Phase IV (Olive Films)
Graphic artist Saul Bass’ career includes everything from famous corporate logos to some of the most famous title sequences ever put to film, including a long run working for Alfred Hitchcock. Bass directed only one feature film, this 1973 movie about super-intelligent ants. Dismissed at the time, and long hard to find, its cult has steadily, and rightfully, grown over the years. It’s a hypnotic film filled with bizarre, unforgettable imagery, much of it via close-up photography of the ants themselves. Playing it straight, a cast that includes Michael Murphy, Nigel Davenport, and Lynne Frederick lends it a sense of gravity. It’s a one-off that’s also one of a kind, and it’s nice to see it surface on Blu-ray, even if this bare-bones edition doesn’t restore the film’s super-bonkers lost ending.

The Gift (Universal)
Joel Edgerton’s directorial debut is a tense thriller about haves and have-nots in Los Angeles that confirms his talents extend beyond the camera and provides a showcase for fine acting from Edgerton, Rebecca Hall and, especially, Jason Bateman, who brings out the shading beneath his nice-guy persona.

Southpaw (Anchor Bay)
Written by Kurt Sutter and directed by Antoine Fuqua, this boxing film has the blunt force of an old-fashioned melodrama.

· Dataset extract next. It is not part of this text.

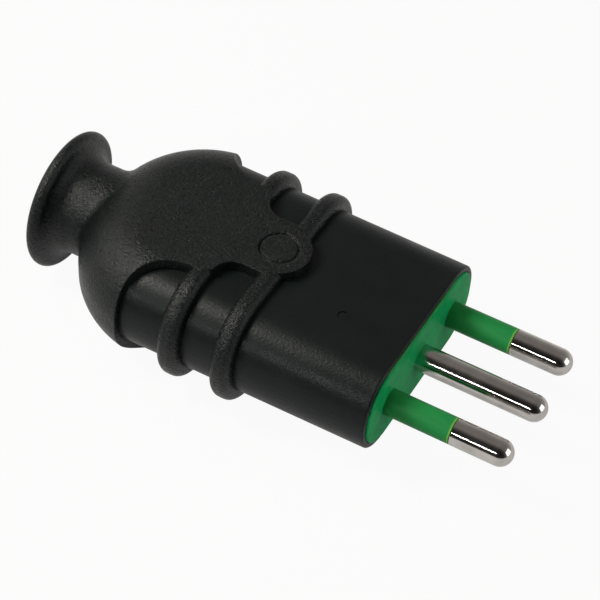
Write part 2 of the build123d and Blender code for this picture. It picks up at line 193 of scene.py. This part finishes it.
def rubber():
    """Moulded black rubber: a spark-eroded grain, faint flow clouds, pits and soft edges."""
    material, tree, shader = tree_of("boot_rubber")
    here = place(tree)
    clouds = noise(tree, here, scale=120, detail=4, roughness=0.6)
    grain = noise(tree, here, scale=2700, detail=3, roughness=0.65)
    pits = add(tree, "ShaderNodeTexVoronoi", Scale=2800.0)
    tree.links.new(here, pits.inputs["Vector"])
    tone = shaded(tree, clouds, dark=(0.0016, 0.0030, 0.0030), light=(0.0030, 0.0048, 0.0046))
    specks = ramp(tree, grain, [(0.38, (0.25, 0.25, 0.25)), (0.66, (2.6, 2.6, 2.5))])
    tree.links.new(multiply(tree, tone, specks), shader.inputs["Base Color"])
    tree.links.new(spread(tree, grain, 0.24, 0.38), shader.inputs["Roughness"])
    soft_edges = add(tree, "ShaderNodeBevel", samples=6, Radius=0.00035)
    shoulders = circle_shoulders(tree, here)
    waves = noise(tree, here, scale=420, detail=2)
    skin = bump(tree, shoulders, depth=0.00025, strength=0.8, under=soft_edges.outputs["Normal"])
    skin = bump(tree, waves, depth=0.00012, strength=0.4, under=skin)
    skin = bump(tree, grain, depth=0.00018, strength=1.0, under=skin)
    skin = bump(tree, pits.outputs["Distance"], depth=0.00006, strength=0.7, under=skin)
    tree.links.new(skin, shader.inputs["Normal"])
    shader.inputs["Specular IOR Level"].default_value = 0.31
    return material


def satin(name, dark, light, rough, gloss):
    """Black moulded plastic with a satin skin: a fine grain, slight waves and faint rubbing."""
    material, tree, shader = tree_of(name)
    here = place(tree)
    clouds = noise(tree, here, scale=90, detail=5, roughness=0.62)
    tree.links.new(shaded(tree, clouds, dark, light), shader.inputs["Base Color"])
    rubbed = noise(tree, here, scale=260, detail=4, roughness=0.55)
    tree.links.new(spread(tree, rubbed, rough - 0.03, rough + 0.05), shader.inputs["Roughness"])
    waves = noise(tree, here, scale=160, detail=2)
    grain = noise(tree, here, scale=2300, detail=2, roughness=0.6)
    skin = bump(tree, waves, depth=0.00008, strength=0.10)
    skin = bump(tree, grain, depth=0.00006, strength=0.6, under=skin)
    tree.links.new(skin, shader.inputs["Normal"])
    shader.inputs["Specular IOR Level"].default_value = gloss
    return material


def green(name, dark, light, rough, gloss, edge_axis, edge_from, edge_to):
    """Green thermoplastic: flow streaks along the pins, a little light let in, and a yellowish highlight
    painted along an edge.

    The painted highlight is where the place along edge_axis passes from edge_from to edge_to.
    """
    material, tree, shader = tree_of(name)
    here = place(tree)
    stretch = add(tree, "ShaderNodeMapping")
    stretch.inputs["Scale"].default_value = (0.25, 1.0, 1.0)
    tree.links.new(here, stretch.inputs["Vector"])
    streaks = noise(tree, stretch.outputs["Vector"], scale=420, detail=4, roughness=0.6)
    split = add(tree, "ShaderNodeSeparateXYZ")
    tree.links.new(here, split.inputs[0])
    reach = add(tree, "ShaderNodeMath", operation="ABSOLUTE")
    tree.links.new(split.outputs[edge_axis], reach.inputs[0])
    # Painted highlight: a light yellow-green laid into the colour along the edge, where the edge catches the
    # light
    edge_glint_share = spread(tree, reach.outputs[0], 0.0, EDGE_HIGHLIGHT_SHARE, edge_from, edge_to)
    edge_highlight_mix = add(tree, "ShaderNodeMix", data_type="RGBA")
    tree.links.new(edge_glint_share, edge_highlight_mix.inputs[MIX_SHARE])
    tree.links.new(shaded(tree, streaks, dark, light), edge_highlight_mix.inputs[MIX_FIRST])
    edge_highlight_mix.inputs[MIX_SECOND].default_value = EDGE_HIGHLIGHT_GREEN
    tree.links.new(edge_highlight_mix.outputs[MIX_RESULT], shader.inputs["Base Color"])
    rubbed = noise(tree, here, scale=300, detail=3)
    tree.links.new(spread(tree, rubbed, rough - 0.04, rough + 0.06), shader.inputs["Roughness"])
    waves = noise(tree, here, scale=500, detail=2)
    skin = bump(tree, waves, depth=0.00003, strength=0.25)
    tree.links.new(skin, shader.inputs["Normal"])
    shader.inputs["Specular IOR Level"].default_value = gloss
    shader.inputs["Subsurface Weight"].default_value = 0.12
    shader.inputs["Subsurface Scale"].default_value = 0.001
    shader.inputs["Subsurface Radius"].default_value = (0.2, 1.0, 0.3)
    return material


def metal(name, dark, light, rough, ring_scale, ring_depth):
    """Bright turned metal: fine rings along X and handling smudges."""
    material, tree, shader = tree_of(name)
    here = place(tree)
    smudges = noise(tree, here, scale=350, detail=4, roughness=0.6)
    tree.links.new(shaded(tree, smudges, dark, light), shader.inputs["Base Color"])
    tree.links.new(spread(tree, smudges, rough, rough + 0.08), shader.inputs["Roughness"])
    rings = add(tree, "ShaderNodeTexWave", bands_direction="X", Scale=ring_scale, Distortion=1.5)
    tree.links.new(here, rings.inputs["Vector"])
    scratches = noise(tree, here, scale=1400, detail=3)
    skin = bump(tree, rings.outputs["Fac"], depth=ring_depth, strength=0.3)
    skin = bump(tree, scratches, depth=0.00001, strength=0.35, under=skin)
    tree.links.new(skin, shader.inputs["Normal"])
    shader.inputs["Metallic"].default_value = 1.0
    return material


finish = {
    "boot_rubber": rubber(),
    "housing_black": satin(
        "housing_black", dark=(0.0044, 0.0070, 0.0068), light=(0.0074, 0.0104, 0.0100), rough=0.36, gloss=0.20
    ),
    "carrier_green": green(
        "carrier_green",
        dark=(0.006, 0.290, 0.082),
        light=(0.012, 0.380, 0.115),
        rough=0.42,
        gloss=0.035,
        edge_axis="Z",
        edge_from=0.00622,
        edge_to=0.00640,
    ),
    "sleeve_green": green(
        "sleeve_green",
        dark=(0.013, 0.200, 0.047),
        light=(0.022, 0.270, 0.066),
        rough=0.38,
        gloss=0.12,
        edge_axis="X",
        edge_from=0.00968,
        edge_to=0.00992,
    ),
    "pin_nickel": metal(
        "pin_nickel",
        dark=(0.52, 0.490, 0.460),
        light=(0.68, 0.65, 0.62),
        rough=0.07,
        ring_scale=2600.0,
        ring_depth=0.000004,
    ),
    "inner_black": satin(
        "inner_black", dark=(0.010, 0.010, 0.010), light=(0.020, 0.020, 0.020), rough=0.48, gloss=0.4
    ),
    "screw_steel": metal(
        "screw_steel",
        dark=(0.42, 0.42, 0.44),
        light=(0.58, 0.58, 0.60),
        rough=0.24,
        ring_scale=3200.0,
        ring_depth=0.000006,
    ),
    "nut_brass": metal(
        "nut_brass",
        dark=(0.62, 0.45, 0.17),
        light=(0.76, 0.58, 0.26),
        rough=0.26,
        ring_scale=1800.0,
        ring_depth=0.000006,
    ),
}
for part in frame["record"]["subparts"]:
    mesh = cad[part["node"]].data
    mesh.materials.clear()
    mesh.materials.append(finish[part["material_slot"]])


def floor_white():
    """Pale grey that keeps the plug's shadow, mostly plain white to the camera, and open from below."""
    material, tree, shader = tree_of("floor_white")
    shader.inputs["Base Color"].default_value = (0.50, 0.50, 0.50, 1)
    shader.inputs["Roughness"].default_value = 0.7
    white = add(tree, "ShaderNodeEmission", Strength=1.0)
    open_below = add(tree, "ShaderNodeBsdfTransparent")
    ray = add(tree, "ShaderNodeLightPath")
    facing = add(tree, "ShaderNodeNewGeometry")
    whiteness = add(tree, "ShaderNodeMath", operation="ADD")
    tree.links.new(scaled(tree, ray.outputs["Is Camera Ray"], WHITE_TO_CAMERA), whiteness.inputs[0])
    tree.links.new(scaled(tree, ray.outputs["Is Glossy Ray"], WHITE_TO_GLOSS), whiteness.inputs[1])
    above = mixed(tree, whiteness.outputs[0], shader.outputs[0], white.outputs[0])
    both_sides = mixed(tree, facing.outputs["Backfacing"], above, open_below.outputs[0])
    tree.links.new(both_sides, tree.nodes["Material Output"].inputs["Surface"])
    return material


# The floor lies under the bell, the plug's lowest point
bpy.ops.mesh.primitive_plane_add(size=FLOOR_SIZE, location=(0, 0, cad_low.z))
floor = bpy.context.object
floor.name = "floor"
floor.data.materials.append(floor_white())


def studio():
    """A world that is white to the camera and, to the plug, a room lit by height and by depth."""
    world = bpy.data.worlds.new("studio")
    world.use_nodes = True
    tree = world.node_tree
    room = tree.nodes["Background"]
    room.inputs["Strength"].default_value = 1.0
    towards = add(tree, "ShaderNodeTexCoord")
    split = add(tree, "ShaderNodeSeparateXYZ")
    tree.links.new(towards.outputs["Generated"], split.inputs[0])
    by_height = ramp(tree, split.outputs["Z"], LIGHT_BY_HEIGHT)
    by_depth = ramp(tree, spread(tree, split.outputs["Y"], 0.0, 1.0, -1.0, 1.0), SHARE_BY_DEPTH)
    tree.links.new(multiply(tree, by_height, by_depth), room.inputs["Color"])
    paper = add(tree, "ShaderNodeBackground", Color=(1, 1, 1, 1), Strength=1.0)
    ray = add(tree, "ShaderNodeLightPath")
    seen = mixed(tree, ray.outputs["Is Camera Ray"], room.outputs[0], paper.outputs[0])
    tree.links.new(seen, tree.nodes["World Output"].inputs["Surface"])
    return world


bpy.context.scene.world = studio()


def lamp(name, towards, distance, size, power, colour=(1, 1, 1), target=(-0.02, 0, 0)):
    """A soft box: a rectangular area light at distance from target along towards, turned to it."""
    light = bpy.data.lights.new(name, "AREA")
    light.shape = "RECTANGLE"
    light.size, light.size_y = size
    light.energy = power
    light.color = colour
    box = bpy.data.objects.new(name, light)
    away = Vector(towards).normalized()
    box.location = Vector(target) + away * distance
    box.rotation_mode = "QUATERNION"
    box.rotation_quaternion = away.to_track_quat("Z", "Y")
    bpy.context.collection.objects.link(box)
    return box


# A thin strip draws the pins' white line and the housing's long highlight
lamp("key", towards=(-0.27, -0.82, 0.50), distance=0.70, size=(0.30, 0.016), power=0.7)
# Plain light on the near side, with no highlight of its own
near = lamp("near", towards=(-0.10, -0.75, 0.65), distance=0.80, size=(0.40, 0.30), power=0.7)
near.visible_glossy = False
# A warm box over the bell lights the neck, the dome's side and the windows
lamp(
    "rear",
    towards=(-0.52, -0.30, 0.80),
    distance=0.27,
    size=(0.09, 0.12),
    power=0.68,
    colour=(1.0, 0.97, 0.90),
    target=(-0.04, 0, 0),
)
# A broad box ahead of the pins lights the green face
lamp("side", towards=(0.95, 0.15, 0.38), distance=0.80, size=(0.55, 0.50), power=1.7)


def place_camera():
    """The camera of the fit, made the scene's own."""
    lens = bpy.data.cameras.new("camera")
    lens.sensor_width = SENSOR_WIDTH
    lens.lens = CAMERA_FOCAL * SENSOR_WIDTH / PICTURE_WIDTH
    lens.clip_start = 0.01
    lens.clip_end = 20.0
    camera = bpy.data.objects.new("camera", lens)
    turn = Vector(CAMERA_TURN)
    right, down, ahead = Matrix.Rotation(turn.length, 3, turn.normalized())
    # A camera looks along its own -Z, with +Y up
    axes = Matrix((right, -down, -ahead)).transposed()
    camera.matrix_world = Matrix.LocRotScale(Vector(CAMERA_AT), axes, None)
    bpy.context.collection.objects.link(camera)
    bpy.context.scene.camera = camera


place_camera()
bpy.context.scene.view_settings.view_transform = "Standard"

It’s nothing that hasn’t been done many times before, but Jake Gyllenhaal and Forest Whitaker make it worth a look.

Pixels (Sony)
No one wanted to see Adam Sandler battle old video games, for some reason.

Mandingo (Olive Films)
Roger Ebert dismissed this 1975 film about the affairs between slaves and their owners in antebellum South as “racist trash.” Quentin Tarantino cited it as a major influence on Django Unchained. Which is it? Here’s the chance to see for yourself.

The Human Centipede: The Complete Sequence (Scream Factory)
It’s all three Human Centipede films in one box. Perfect for the sicko in your life.